Whilst I am not advocating the scripting of lessons, I am suggesting that a key part of the planning process when addressing and sharing such developmentally potent problems is this cognitive visualisation, scribbled down or not — playing through of the lesson in terms of how students will interact with the problem and how we should want them to.  At the same time, I imagine myself talking through the problem with my students (rarely noted down as I have below for the purposes of this post), walking the classroom whilst doing so, noting 'stuff' down, modelling ‘movement’ on the diagram, and anticipating students' responses (or lack of).  Questions with 'can', 'what', 'would', and 'is' stems are invariably followed up, where necessary (i.e. if students don't explain themselves fully), with 'how', 'why', 'why not', 'are you sure' and 'what if' stems.

Thinking Through the possible question stream.

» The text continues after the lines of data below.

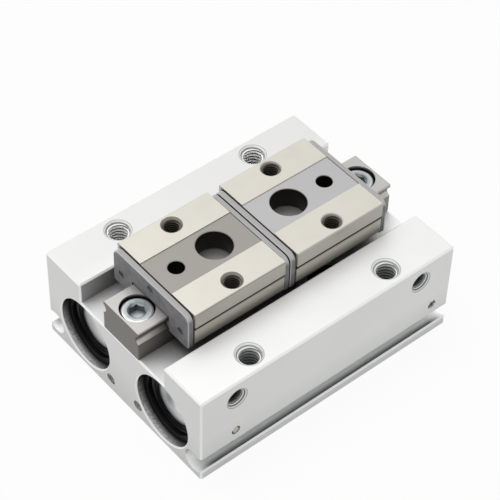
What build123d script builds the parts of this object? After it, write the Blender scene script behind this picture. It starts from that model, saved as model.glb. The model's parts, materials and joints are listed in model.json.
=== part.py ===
from build123d import *
import math
import os

# Air gripper with two fingers that slide apart on one guide rail. Under the rail two pistons
# lie side by side in the housing. Each carries a rack, and a pinion between the racks keeps
# the fingers in step. All sizes are in millimetres. X is the fingers' travel, Z is up, and
# the origin is the middle of the mounting face.

# Drive
stroke = 6.0
tooth_module = 0.5
pinion_teeth = 20
pressure_angle = 20.0
backlash = 0.06
root_clearance = 0.125
rack_reach = 3.9
pinion_face = 4.0
hub_radius = 3.0
axle_radius = 1.5
axle_seat = 2.6
pocket_clearance = 0.25
pocket_gap = 0.15
running_fit = 0.05
close_fit = 0.02

# Cylinders and housing walls
bore_radius = 6.0
rack_inset = 0.72
bottom_wall = 1.78
side_wall = 4.12
roof = 1.22
body_length = 53.4
wall_height = 4.2
edge_break = 0.3
chamfer_angle = 90

# Cap seats in the ends of the bores
seat_step = 0.64
ring_recess = 1.6
ring_thickness = 0.8
ring_groove_depth = 0.21
ring_width = 1.25
ring_shift = 0.25
ring_gap_angle = 38.0
lug_radius = 1.05
lug_turn = 9.0
lug_hole_radius = 0.42
cap_seal_section = 1.5
cap_seal_chamfer = 0.5
cap_flange = 1.1
cap_dish = 0.35
cap_rim = 0.8
damper_thickness = 0.8
damper_inset = 0.6
end_play = 0.2
mouth_chamfer = 0.22

# Pistons
piston_nose_length = 1.0
piston_nose_inset = 1.0
piston_land = 0.5
seal_width = 1.4
seal_depth = 1.0
magnet_radius = 1.5
magnet_length = 1.8
magnet_place = 5.0
magnet_pocket = 3.6

# Guide rail
rail_width = 9.0
rail_height = 6.2
rail_end_gap = 0.06
ball_radius = 1.0
ball_drop = 1.6
ball_stand_out = 0.4
raceway_clearance = 0.06
ball_gap = 0.02
rail_screw_setback = 3.3
rail_edge_break = 0.15

# Socket head screws that hold the rail
screw_radius = 1.5
screw_length = 8.0
head_radius = 2.75
head_height = 3.0
head_depth = 0.5
head_rounding = 0.45
head_clearance = 0.2
hex_across_flats = 2.5
hex_depth = 1.6
hex_mouth_radius = 1.6
shank_clearance = 0.2
thread_clearance = 0.04

# Fingers
block_length = 18.28
block_width = 20.0
block_bridge = 4.05
block_grip = 2.7
rail_clearance = 0.25
channel_clearance = 0.9
block_chamfer = 0.2
strip_width = 8.12
strip_recess = 0.15
side_line_drop = 2.95
side_line_height = 0.45
side_line_depth = 0.4
skirt_inset = 0.12
skirt_chamfer = 0.4
plate_thickness = 0.95
wiper_thickness = 0.22
finger_gap = 0.22
plate_corner = 1.5
plate_foot_chamfer = 0.35
plate_foot_drop = 0.78
plate_rounding = 0.25
plate_inset = 0.28
wiper_inset = 0.35

# Holes in the fingers
finger_thread_radius = 1.5
finger_thread_chamfer = 0.35
finger_thread_depth = 4.0
finger_thread_edge = 2.3
spigot_radius = 3.1
spigot_setback = 2.66
dowel_radius = 1.4
dowel_setback = 5.08
dowel_depth = 3.35
bore_edge_break = 0.1

# Small screws that hold the end plates
plate_screw_radius = 0.45
plate_head_radius = 0.7
plate_head_height = 0.4
plate_screw_bite = 1.2
plate_screw_edge = 2.35
plate_screw_rise = 0.75
plate_screw_drop = 1.8
plate_screw_recess = 0.12

# Pins that join each piston to its finger
joint_pin_radius = 1.1
joint_pin_setback = 2.77
joint_pin_seat = 2.6
joint_pin_foot = 0.2
slot_clearance = 0.2

# Threaded holes on top of the housing walls
mount_spacing = 28.86
mount_edge = 3.4
mount_thread_radius = 2.0
mount_depth = 7.0
mount_chamfer = 0.35

# Air ports on the near side
port_spacing = 39.0
port_height = 15.4
port_radius = 1.5
port_depth = 4.5
port_chamfer = 0.5
passage_radius = 0.75
drilling_radius = 0.45
near_passage = -3.9
far_passage = 3.35
passage_height = 2.85
drilling_setback = 0.15
crossing_rise = 2.0
crossing_gap = 1.0
gallery_overrun = 0.2
end_plug_radius = 1.05
end_plug_length = 1.6
plug_edge_break = 0.14
plug_inset = 0.1
side_plug_radius = 0.84
side_plug_length = 1.8
side_plug_depth = 2.2
side_plug_height = 7.5
left_side_plug = 19.6
right_side_plug = 22.9

# Sensor grooves along both sides
groove_radius = 2.15
groove_setback = 1.85
groove_height = 3.45
groove_lip = 2.0
lip_chamfer = 0.3
groove_brow = 5.3

# Holes in the mounting face
foot_thread_spacing = 30.0
foot_thread_depth = 6.0
foot_dowel_spacing = 42.0
foot_dowel_radius = 1.5
foot_dowel_depth = 3.0

# Places that follow from the sizes above
pitch_radius = tooth_module * pinion_teeth / 2
tip_radius = pitch_radius + tooth_module
root_radius = pitch_radius - tooth_module - root_clearance
tooth_pitch = math.pi * tooth_module
bore_offset = pitch_radius + bore_radius - rack_inset
bore_height = bottom_wall + bore_radius
body_width = 2 * (bore_offset + bore_radius + side_wall)
channel_floor = bore_height + bore_radius + roof
wall_top = channel_floor + wall_height
channel_width = block_width + 2 * channel_clearance
body_end = body_length / 2
body_side = body_width / 2

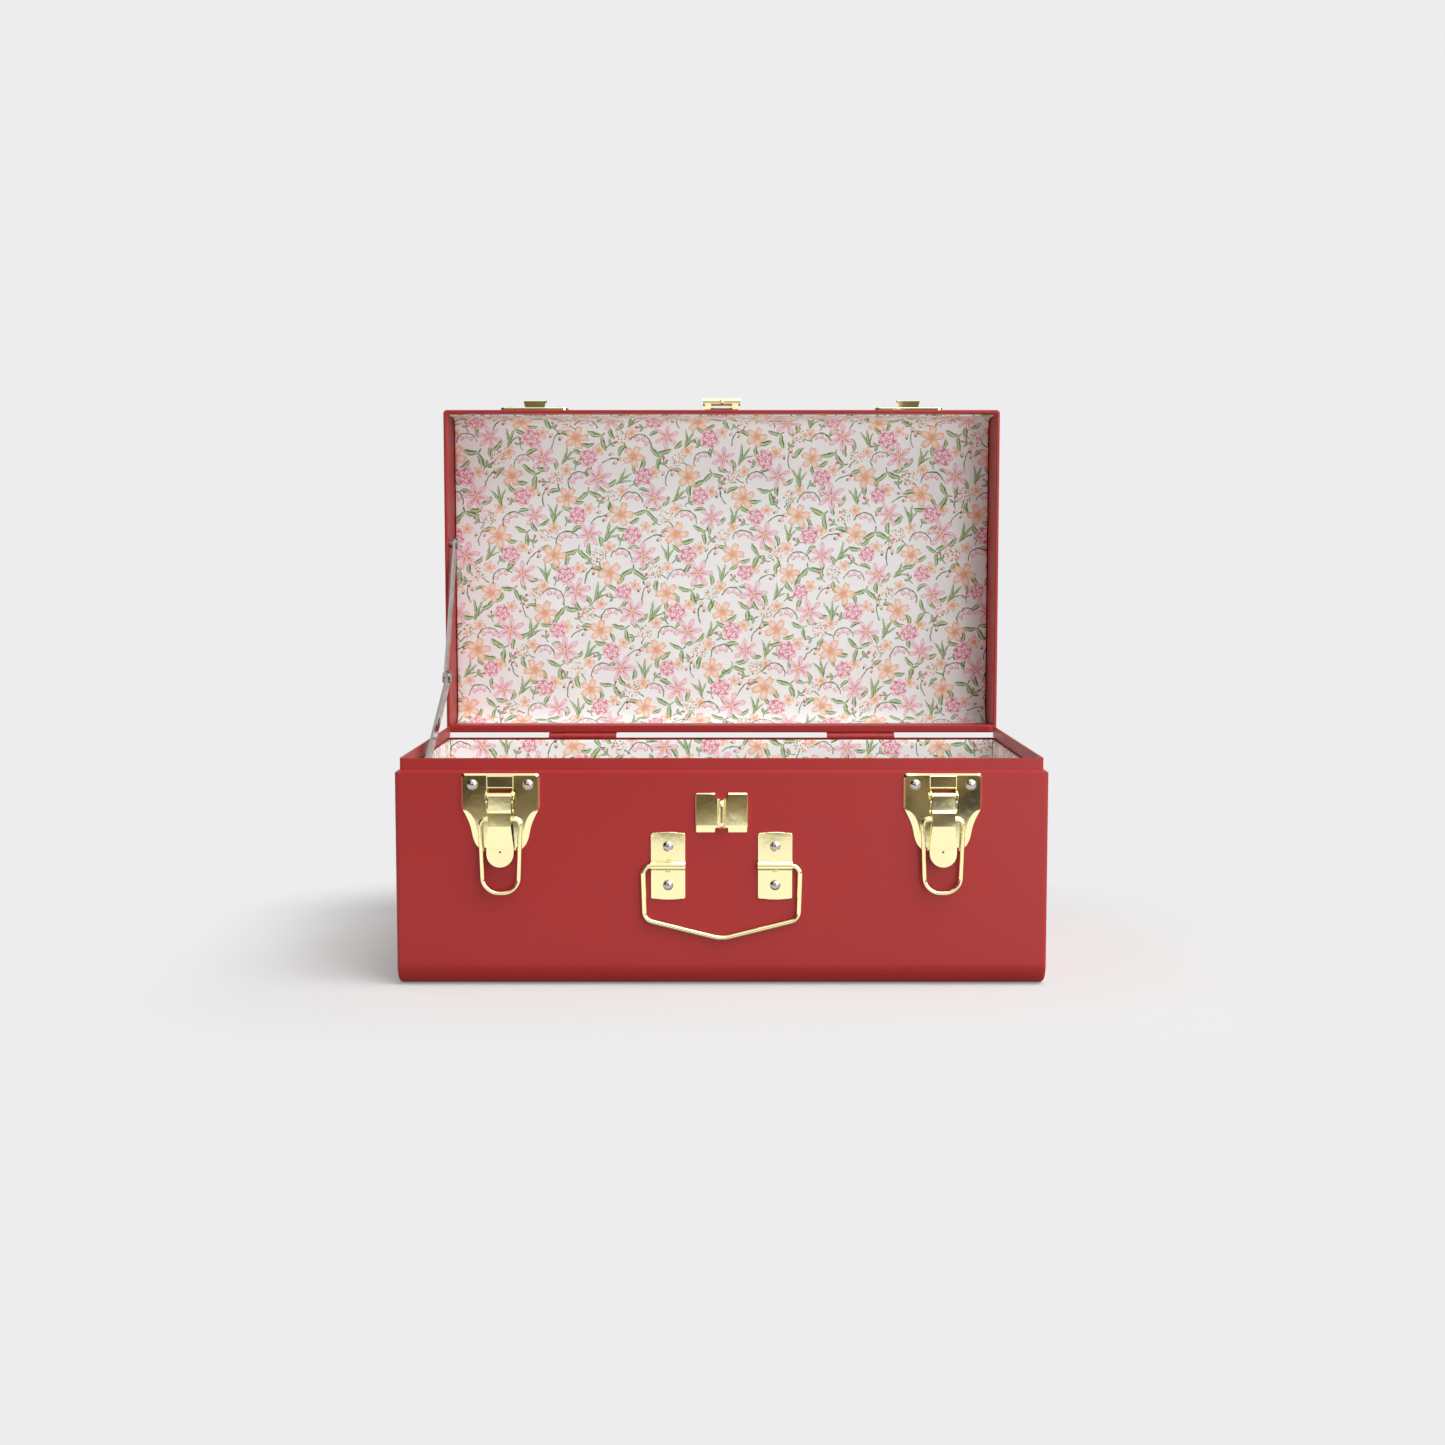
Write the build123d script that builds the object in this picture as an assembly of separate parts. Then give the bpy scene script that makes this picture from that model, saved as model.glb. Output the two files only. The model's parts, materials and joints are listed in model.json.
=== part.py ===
"""Mini trunk in painted sheet metal with a printed lining, modelled open at a right angle.

Millimetres. +X to the right, +Y to the back, +Z up. The origin is the centre of the underside.
"""
import os
from math import atan, atan2, cos, degrees, hypot, radians, sin, tan

from build123d import *

# The trunk as a whole
WIDTH = 300.0
DEPTH = 174.5
LEDGE = 99.1
LID_HEIGHT = 40.0
SHEET = 0.8
BEND = 10.0
EDGE = 2.0
OVERRUN = 5.0

# The stepped lip that the lid closes over
LIP_TOP = 105.6
LIP_INSET = 2.04
SHOULDER = 1.3
LIP_BACK_GAP = 0.4

# The folded rim of the lid
RIM_Z = 100.0
HEM = 1.8
HEM_DEEP = 10.4
BACK_HEM = 4.1
BACK_HEM_DEEP = 12.0
HEM_ROUND = 0.6

# Printed lining on card
LINING = 1.2
LINING_GAP = 0.5
LINING_TOP = 98.0
LINING_END_GAP = 0.4
LINING_BEND = 7.0

# Butt hinges on the back
HINGE_FROM_END = 74.2
HINGE_OUT = 2.25
HINGE_Z = 99.3
HINGE_BARREL_R = 2.1
HINGE_PIN_R = 1.0
HINGE_LEAF = 0.9
HINGE_WIDE = 36.6
HINGE_MIDDLE = 20.0
HINGE_TALL = 17.0
HINGE_SIDE_GAP = 0.15
HINGE_CLEAR = 0.4
HINGE_RIVET_IN = 6.0
HINGE_RIVET_DROP = 10.5

# Fits shared by every hinge and pivot
RUNNING = 0.05
HINGE_STOP = 90.0
FULL_TURN = 360.0

# Rivets
RIVET_R = 2.45
RIVET_TALL = 1.5
RIVET_SHANK_R = 1.2
SMALL_RIVET_R = 1.9
SMALL_RIVET_TALL = 0.9

# Draw latches
LATCH_FROM_END = 48.7
LATCH_TOP = 98.9
LATCH_HALF = 18.0
LATCH_CORNER = 1.8
LATCH_STRAIGHT = 83.3
LATCH_WAIST_HALF = 16.1
LATCH_WAIST_Z = 79.8
LATCH_NECK_HALF = 13.6
LATCH_NECK_Z = 73.4
LATCH_CALF_HALF = 12.8
LATCH_CALF_Z = 69.6
LATCH_FOOT_HALF = 10.7
LATCH_FOOT_Z = 65.2
LATCH_SOLE_HALF = 8.6
LATCH_BOTTOM = 62.9
LATCH_RAISE = 1.8
LATCH_SHELL = 0.8
LATCH_BEVEL = 0.9
LATCH_SKIRT = 2.9
LATCH_SLOPE = 1.1
SOLE_SHARE = 0.4
LATCH_EDGE = 0.45
LATCH_RIVET_X = 12.72
LATCH_RIVET_Z = 93.8
BRIDGE_HALF = 6.3
BRIDGE_BOTTOM = 92.1
BRIDGE_TOP = 98.4
BRIDGE_RAISE = 3.4
BRIDGE_EDGE = 0.8
WINDOW_HALF = 5.3
WINDOW_BOTTOM = 86.3
WINDOW_TOP = 91.6
EAR_IN = 5.55
EAR_THICK = 0.7
EAR_TOP = 92.0
EAR_BOTTOM = 79.0
EAR_R = 2.2
EAR_CORNER = 1.9
PIVOT_Z = 88.6
PIVOT_OUT = 4.2
PIVOT_R = 0.9
PIVOT_HEAD_R = 1.35
PIVOT_HEAD = 0.35

# Latch lever, in heights above the floor and distances out from the front
LEVER_SHEET = 0.9
LEVER_KNUCKLE_R = 1.8
LEVER_DIP_Z = 82.5
LEVER_DIP_OUT = 5.9
LEVER_CREST_Z = 81.3
LEVER_CREST_OUT = 6.8
LEVER_STEP_Z = 75.1
LEVER_STEP_OUT = 6.8
LEVER_FLAT_Z = 64.6
LEVER_FLAT_OUT = 4.7
LEVER_NOSE_Z = 56.3
LEVER_NOSE_OUT = 6.4
LEVER_TOP_HALF = 5.25
LEVER_FACE_HALF = 5.2
LEVER_WIDE_HALF = 6.25
LEVER_NOSE_R = 6.2
LEVER_HOLE_R = 0.5
LEVER_HOLE_Z = 63.1
CHEEK_THICK = 0.7
CHEEK_BACK_OUT = 2.1
CHEEK_TOP = 85.6
CHEEK_BOTTOM = 75.6

# Wire bail on the lever
BAIL_R = 1.05
BAIL_PIVOT_Z = 77.9
BAIL_PIVOT_OUT = 3.35
BAIL_TOP_HALF = 9.25
BAIL_LOW_HALF = 8.1
BAIL_DROP = 34.05
BAIL_SHOULDER = 2.6
BAIL_ROUND = 7.4
BAIL_END_IN = 0.4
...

We work through the problem ourselves, careful to cognitively empathise with our students' likely experiences and feelings, even if we devised the problem, and establish a pedagogical narrative.  We identify the point in the problem that learning hinges on, and where other segués in learning are most likely to most naturally occur.  We then interrogate / test these segués for possible gaps in students' knowledge and/or conceptual 'leaps' that may hinder or undermine learning, and think about what we may need to do to support children through them, whether breaking away from the problem is necessary to develop the knowledge and/or understanding that is as yet insecure or missing, but that is needed if students are to fully engage with the problem.  In short, we guide our students' interactions with the problem carefully, sensitively and with intellectual, emotional and pedagogical humility, modelling moreover that it is not just OK to be bedazzled by the shock of complexity and unfamiliarity, that it is not just OK to be stuck — it's actually quite exciting.